Define and implement SRE strategies aligned with business and technology objectives.
Act as a trusted advisor to executive leadership, influencing reliability, observability, and automation initiatives.
Collaborate with engineering, cloud, DevOps, security, and platform teams to drive reliability and resilience roadmaps.
Conduct reliability assessments, risk analysis, and gap identification for continuous service improvement.
Lead the adoption of SRE culture across the organization, evangelizing reliability engineering principles.
Site Reliability & Observability Architecture :
Architect and implement scalable observability solutions including APM, logs, traces, and metrics (e.g., Prometheus, Grafana, Datadog, New Relic, Splunk).
Develop a unified monitoring and alerting framework that integrates real-time insights and automated response mechanisms.
Establish and refine SLOs, SLIs, and error budgets to enhance service reliability.
Optimize incident management and root cause analysis using AI-driven observability and predictive analytics.
Incident & Service Management :
Define and implement best practices for incident response, post-mortems, and problem resolution.
Improve MTTR (Mean Time to Repair) and MTTF (Mean Time to Failure) through proactive automation and analytics-driven insights.
Develop robust escalation and alerting policies, reducing noise and improving signal-to-noise ratios in monitoring.
Drive RPA (Robotic Process Automation) and workflow automation to eliminate repetitive, manual operational tasks.
Toil Elimination & Automation :
Identify and eliminate operational toil using self-healing infrastructure, runbooks automation, and auto-remediation workflows.
Champion AI/ML-based predictive analytics for anomaly detection, capacity planning, and proactive incident prevention.
Develop CI/CD-driven operational automation for reducing manual interventions in deployments and rollbacks.
Build and lead initiatives in AI Ops, ChatOps, and ITSM automation to streamline support operations.
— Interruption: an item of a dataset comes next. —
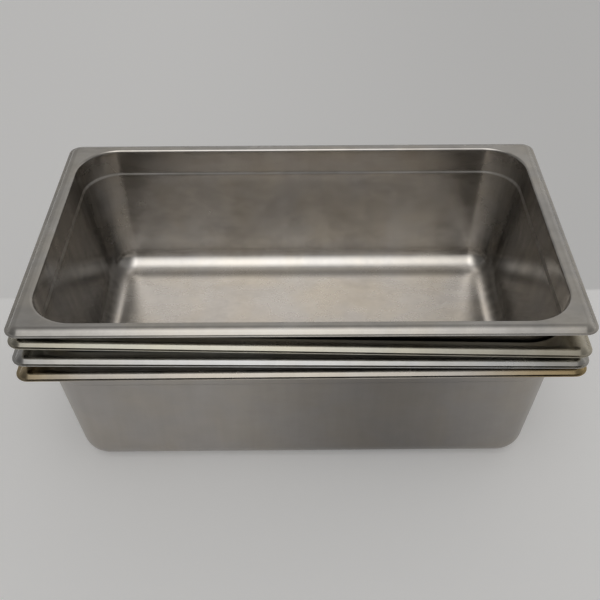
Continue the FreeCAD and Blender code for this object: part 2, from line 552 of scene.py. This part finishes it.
def steel(name, tints, offset):
    """Satin steel: clouded and mottled, streaked down the end walls and darker outside, with painted shade in the
    crease of the floor, on the end walls, in the corners and under the rims, a painted highlight on the worn
    shoulder, and a painted dark reflection on the outside.

    The tints are those of the bowl, of the rim, and of the two ends of the rim, where heat has coloured it.
    """
    material = bpy.data.materials.new(name)
    material.use_nodes = True
    tree = material.node_tree
    shader = tree.nodes["Principled BSDF"]
    shader.inputs["Metallic"].default_value = 1.0

    coordinates = add(tree, "TexCoord").outputs["Object"]
    place = add(tree, "VectorMath", {0: coordinates, 1: offset}, operation="ADD").outputs[0]
    along = add(tree, "SeparateXYZ", {0: coordinates}).outputs[0]
    finish = {label: add(tree, "Attribute", attribute_name=label).outputs["Fac"] for label in FINISHES}

    patches = clouds(tree, place, PATCH_SCALE)
    brushed = add(tree, "Mapping", {"Vector": place, "Scale": MOTTLE_STRETCH}).outputs[0]
    mottle = clouds(tree, brushed, MOTTLE_SCALE, detail=4.0, roughness=0.6)
    warmth = clouds(tree, place, TINT_SCALE, detail=4.0, distortion=0.4)
    drawn = add(tree, "Mapping", {"Vector": place, "Scale": DRAWN_STRETCH}).outputs[0]
    streaks = clouds(tree, drawn, STREAK_SCALE, detail=4.0, roughness=0.6)

    ends = maths(tree, "ADD", span(tree, along, *HEAT_LEFT), span(tree, along, *HEAT_RIGHT))
    ends = maths(tree, "MULTIPLY", ends, span(tree, patches, *HEAT_PATCHES, HEAT_LEAST))
    bowl_tint, rim_tint, end_tint = [(*tint, 1.0) for tint in tints]
    colour = mixed(tree, finish["rim"], bowl_tint, mixed(tree, ends, rim_tint, end_tint))
    hue = mixed(tree, span(tree, warmth, *TINT_RANGE), COOL, WARM)
    colour = mixed(tree, 1.0, colour, hue, "MULTIPLY")

    def either_way(noise_value, most):
        """Noise value taken to between -most and most."""
        return span(tree, noise_value, *NOISE_RANGE, -most, most)

    # The outside is more even than the bowl
    uneven = maths(tree, "MULTIPLY_ADD", finish["outside"], -OUTSIDE_LOSS, 1.0)
    value = maths(tree, "MULTIPLY_ADD", either_way(patches, PATCH_SHADE), uneven, MEAN_SHADE)
    value = maths(tree, "MULTIPLY_ADD", either_way(mottle, MOTTLE_SHADE), uneven, value)
    streaked = maths(tree, "MULTIPLY_ADD", finish["ends"], END_STREAK_SHADE, STREAK_SHADE)
    value = maths(tree, "MULTIPLY_ADD", either_way(streaks, 1.0), streaked, value)
    # Painted shade on the underside of the flange and rim, which darkens the gaps between the stacked rims
    finish["under"] = maths(tree, "MULTIPLY", finish["outside"], finish["rim"])
    for label, shade in SHADES.items():
        value = maths(tree, "MULTIPLY", value, maths(tree, "MULTIPLY_ADD", finish[label], shade - 1.0, 1.0))
    # Painted dark reflection on the outside, right of the middle
    aside = maths(tree, "ABSOLUTE", maths(tree, "SUBTRACT", along, DARK_REFLECTION_PLACE))
    dark_reflection = maths(tree, "MULTIPLY", span(tree, aside, 0.0, DARK_REFLECTION_REACH, 1.0, 0.0), finish["outside"])
    value = maths(tree, "MULTIPLY", value, maths(tree, "MULTIPLY_ADD", dark_reflection, DARK_REFLECTION_SHADE - 1.0, 1.0))
    grey = add(tree, "CombineColor", {0: value, 1: value, 2: value}).outputs[0]
    tree.links.new(mixed(tree, 1.0, colour, grey, "MULTIPLY"), shader.inputs["Base Color"])

    rough = maths(tree, "MULTIPLY_ADD", either_way(patches, UNEVEN_ROUGHNESS), uneven, ROUGHNESS)
    for label, more in ROUGHER.items():
        rough = maths(tree, "MULTIPLY_ADD", finish[label], more, rough)
    rough = maths(tree, "ADD", rough, either_way(mottle, UNEVEN_ROUGHNESS))
    tree.links.new(rough, shader.inputs["Roughness"])

    grain = clouds(tree, drawn, GRAIN_SCALE, detail=2.0)
    bump = add(tree, "Bump", {"Height": grain, "Strength": GRAIN_STRENGTH, "Distance": GRAIN_HEIGHT})
    tree.links.new(bump.outputs["Normal"], shader.inputs["Normal"])
    return material


# The table: its colour, the light of its own, its roughness, half its side, and how far it lies below the pans
TABLE_COLOUR = (0.93, 0.93, 0.93)
TABLE_GLOW = 0.17
TABLE_ROUGHNESS = 0.6
TABLE_REACH = 6.0
TABLE_DROP = 0.2 * MM

# Where the table ends and the wall behind it begins: its place along Y, how far it leans from X, and its softness
WALL_FOOT = 0.132
WALL_LEAN = 0.008
WALL_SOFTNESS = 0.006

# How much darker the wall is than the table, at the left and at the right of these places along X
WALL_SIDES = (-0.35, 0.5)
WALL_DARKER = (0.12, 0.24)


def matt(name, colour, glow):
    """Plain pale surface for the table, darker where the wall begins, with a little light of its own."""
    material = bpy.data.materials.new(name)
    material.use_nodes = True
    tree = material.node_tree
    shader = tree.nodes["Principled BSDF"]
    x, y, _ = add(tree, "SeparateXYZ", {0: add(tree, "TexCoord").outputs["Object"]}).outputs
    past = maths(tree, "MULTIPLY_ADD", x, -WALL_LEAN, maths(tree, "SUBTRACT", y, WALL_FOOT))
    darker = maths(tree, "MULTIPLY", span(tree, past, 0.0, WALL_SOFTNESS), span(tree, x, *WALL_SIDES, *WALL_DARKER))
    shown = mixed(tree, darker, (*colour, 1.0), (0.0, 0.0, 0.0, 1.0))
    for socket in ("Base Color", "Emission Color"):
        tree.links.new(shown, shader.inputs[socket])
    shader.inputs["Roughness"].default_value = TABLE_ROUGHNESS
    shader.inputs["Emission Strength"].default_value = glow
    return material


# ---- The stack

# Colours of each pan's steel: its bowl, its rim, and the ends of its rim
TINTS = {
    "bottom_pan": ((0.66, 0.62, 0.58), (0.54, 0.505, 0.46), (0.50, 0.38, 0.20)),
    "third_pan": ((0.63, 0.63, 0.63), (0.59, 0.59, 0.59), (0.555, 0.545, 0.525)),
    "second_pan": ((0.64, 0.62, 0.56), (0.56, 0.54, 0.465), (0.58, 0.54, 0.45)),
    "top_pan": ((0.72, 0.69, 0.655), (0.60, 0.575, 0.54), (0.60, 0.575, 0.54)),
}

# How far the patterns of unevenness and colour move from one pan to the next
PATTERN_STEP = Vector((3.7, 1.3, 5.9))


def make_stack():
    """One piece for each pan, on the body of its CAD node."""
    record = frame["record"]
    slots = {part["node"]: part["material_slot"] for part in record["subparts"]}
    for index, (body, nodes) in enumerate(record["behaviour"]["bodies"].items()):
        for node in nodes:
            offset = PATTERN_STEP * (index + 1)
            mesh = pan_mesh(node + "_sheet", flange_placement(node), offset)
            pan = bpy.data.objects.new(node + "_sheet", mesh)
            bpy.context.scene.collection.objects.link(pan)
            mesh.materials.append(steel(slots[node], TINTS[node], offset))
            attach(pan, body)
            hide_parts(node)


# ---- Table, light and camera

def make_table():
    """Pale table top, much wider than the view."""
    mesh = bpy.data.meshes.new("table")
    corners = [(x * TABLE_REACH, y * TABLE_REACH, -TABLE_DROP) for x, y in CORNERS]
    mesh.from_pydata(corners, [], [(0, 1, 2, 3)])
    mesh.materials.append(matt("table", TABLE_COLOUR, TABLE_GLOW))
    table = bpy.data.objects.new("table", mesh)
    bpy.context.scene.collection.objects.link(table)


# Light from the room, by the angle from the horizon in front, up over the pans and down to the one behind
ROOM = [
    (0.0, 0.09),
    (20.0, 0.09),
    (45.0, 0.16),
    (90.0, 0.22),
    (115.0, 0.26),
    (138.0, 0.40),
    (180.0, 0.42),
]
ROOM_TINT = (1.0, 0.985, 0.96)

# Share of that light at the far left and the far right, and where along X each share eases off
ROOM_LEFT = 0.75
ROOM_LEFT_EASE = (-0.4, -0.1)
ROOM_RIGHT = 1.25
ROOM_RIGHT_EASE = (0.25, 0.85)

# The one soft light: where it rises and falls along the same angle, how far it spreads sideways, and its strength
LIGHT_RISE = (14.0, 60.0)
LIGHT_FALL = (64.0, 116.0)
LIGHT_SIDE = -0.04
LIGHT_SPREAD = 0.20
LIGHT_STRENGTH = 1.46


def make_light():
    """One soft light high in front of the pans, in a dim room with a paler wall behind them."""
    world = bpy.data.worlds.new("room")
    bpy.context.scene.world = world
    world.use_nodes = True
    tree = world.node_tree
    direction = add(tree, "SeparateXYZ", {0: add(tree, "TexCoord").outputs["Generated"]})
    x, y, z = direction.outputs
    angle = maths(tree, "ARCTAN2", z, maths(tree, "MULTIPLY", y, -1.0))
    degrees = maths(tree, "DEGREES", angle)
    ramp = add(tree, "ValToRGB", {"Fac": maths(tree, "DIVIDE", degrees, 180.0)})
    elements = ramp.color_ramp.elements
    for index, (place, level) in enumerate(ROOM):
        element = elements[index] if index < 2 else elements.new(place / 180)
        element.position = place / 180
        element.color = (level, level, level, 1.0)

    left = span(tree, x, *ROOM_LEFT_EASE, ROOM_LEFT)
    right = span(tree, x, *ROOM_RIGHT_EASE, 1.0, ROOM_RIGHT)
    room = maths(tree, "MULTIPLY", ramp.outputs["Color"], maths(tree, "MULTIPLY", left, right))

    glow = maths(tree, "MULTIPLY", span(tree, degrees, *LIGHT_RISE), span(tree, degrees, *LIGHT_FALL, 1.0, 0.0))
    aside = maths(tree, "DIVIDE", maths(tree, "SUBTRACT", x, LIGHT_SIDE), LIGHT_SPREAD)
    spread = maths(tree, "EXPONENT", maths(tree, "MULTIPLY", maths(tree, "MULTIPLY", aside, aside), -0.5))
    glow = maths(tree, "MULTIPLY", maths(tree, "MULTIPLY", glow, spread), LIGHT_STRENGTH)
    background = tree.nodes["Background"]
    background.inputs["Color"].default_value = (*ROOM_TINT, 1.0)
    tree.links.new(maths(tree, "ADD", glow, room), background.inputs["Strength"])


def make_camera():
    """Camera at the front, looking down into the stack."""
    data = bpy.data.cameras.new("camera")
    data.lens = CAMERA_LENS
    data.sensor_width = SENSOR_WIDTH
    camera = bpy.data.objects.new("camera", data)
    bpy.context.scene.collection.objects.link(camera)
    yaw = Matrix.Rotation(math.radians(-CAMERA_YAW), 4, "Z")
    pitch = Matrix.Rotation(math.radians(90 - CAMERA_PITCH), 4, "X")
    roll = Matrix.Rotation(math.radians(-CAMERA_ROLL), 4, "Z")
    camera.matrix_world = Matrix.Translation(CAMERA_PLACE) @ yaw @ pitch @ roll
    bpy.context.scene.camera = camera


make_stack()
make_table()
make_light()
make_camera()
bpy.context.scene.view_settings.view_transform = "Standard"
Talent Development & Technical Leadership
Mentor, coach, and grow high-performing SRE teams, fostering a culture of innovation and continuous learning.
Drive SRE training programs, workshops, and certifications to upskill engineers on modern reliability practices.
Establish and promote career development frameworks for SRE engineers at different levels.
Cultivate an environment of psychological safety, collaboration, and shared responsibility for reliability.
Governance, Compliance & Cost Optimization :
Ensure governance and compliance with regulatory requirements (e.g., ISO 27001, SOC 2, NIST, ITIL).
Optimize cloud cost efficiency through effective capacity planning, autoscaling, and FinOps principles.
Define policies for resilience engineering, chaos engineering experiments, and disaster recovery planning.
Work closely with InfoSec teams to implement security monitoring and threat detection capabilities.
Required Qualifications & Experience
Technical Expertise :
15+ years of experience in Site Reliability Engineering, DevOps, or Infrastructure Engineering.
Expertise in monitoring & observability tools like Datadog, Prometheus,
Grafana, New Relic, AppDynamics, Splunk, OpenTelemetry.
Hands-on experience with incident management, service management (ITIL), and automation platforms.
Strong background in toil elimination and workflow automation using RPA, AI Ops, and event-driven automation.
Proficiency in programming (Python, Go, Java, or similar) for scripting and automation.
Experience with Kubernetes, Service Mesh (Istio, Linkerd), and cloud-native architectures.
Deep understanding of SLOs, SLIs, error budgets, and reliability engineering principles.
Expertise in Cloud Platforms (AWS, Azure, GCP), including serverless, containerization, and networking.
Strong understanding of predictive analytics, AI/ML for anomaly detection, and self-healing systems.
Leadership & Consulting Skills
Proven experience leading large-scale SRE teams and driving enterprise-wide reliability initiatives.
Ability to influence executive stakeholders and drive strategic decision- making.
Experience mentoring, coaching, and developing engineering talent.
Exceptional problem-solving and incident management skills with a data-driven approach.
Strong communication, documentation, and storytelling abilities to convey reliability insights.
Preferred Qualifications
Certification in SRE (Google SRE, CRE), AWS/Azure/GCP Architect, ITIL, or TOGAF.
Experience with AI-driven IT operations (AIOps) and generative AI-based observability.